SQL injections are one of the most prevalent web application vulnerability according the OWASP foundation1. A SQL injection takes user input intended for data retrieval and tricks the database into giving unrestricted data access. According to CWE, SQL injections can be used to circumvent authorization by allowing unintended data leakage, as well as escalation by allowing system commands to be run2. Some forms of SQL injection attacks are using tautologies, using logically incorrect queries, performing union queries, calling stored procedures, and blind injections3.
Modern day software applications are complex and often have multiple avenues for user input to make it to a database. If the user input is not properly sanitized, the results can catastrophic. However, pinpointing all the potential entries where this can happen, can be time consuming. That's where a tool such as CodeQL may come into use.
CodeQL is what's described semantic code analysis engine created by Semmle, which is now owned by Github. It allows for querying a codebase as if it were a database in order to determine certain properties about a codebase. In the purest sense, it does this by reducing the attributes of a language into logic, similar to other declarative query languages, such as Datalog4.
In order to begin querying, CodeQL first creates it's own database from source code using a language extractor4. This database contains the entire hierarchy of the source code and how data may flow through to any given branch within the codebase5. Afterwards, a CodeQL query can be written to determine which portion of code (i.e. the source) ends up being used in another location (i.e. the sink). With this, we can then infer if any unsanitized source is allowed to be run directly as a SQL query.
For this research paper, I will be conducting an experiment to see the potential findings of a CodeQL query on a piece of code that I've written to be vulnerable to SQL injection. From there, I will show how effective CodeQL is for determining SQL injection points based on whether the injection point was detected or not.

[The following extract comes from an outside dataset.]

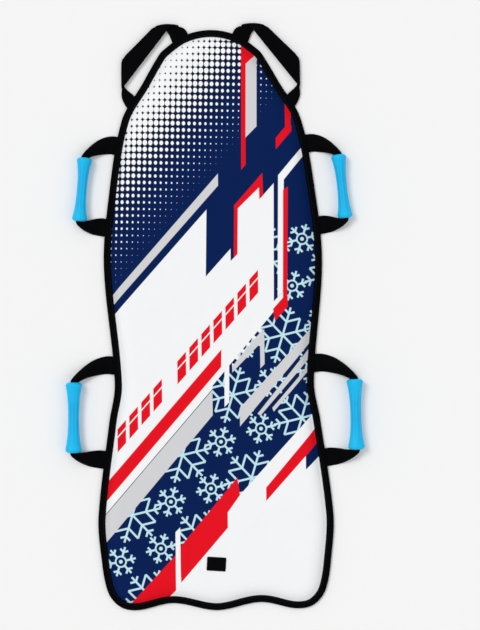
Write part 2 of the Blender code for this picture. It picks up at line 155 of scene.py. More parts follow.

For finding potential SQL injection points, I've put together a JavaScript file that takes in a command line argument and runs it directly as a SQL query. Using the Node PostgreSQL module, I've constructed a PostgreSQL client that will use this command line argument seven separate times, each utilizing a different language property6. The language properties utilized in the test involve method calls, method calls within a new scope context, queries as a passed reference, static classes, class instances, recursive calls, and expression concatenation. Even though a different language property is used, the end result is the same, the potential SQL injection query command line argument ends being executed by the PostgreSQL database.
const { Client } = require('pg');
const client = new Client({
database: 'postgres',
});
const cliQuery = process.argv[2]; // Our SQL injection query - the source
client.connect();
client.query(cliQuery); // Run the CLI argument directly - a sinkMy first CodeQL query resulted in a poor detection rate, as I was unknowingly not accounting for global data flow. In JavaScript, functions define context (and blocks, as of recent, define lexical scope), but this query was not following passed references of the command line argument. This was because it was ignoring data flowing into a new function scope. This was due to the fact that logic data flow queries try to speed up query time by not tracking references7. As a result, five out of the seven tests went undetected.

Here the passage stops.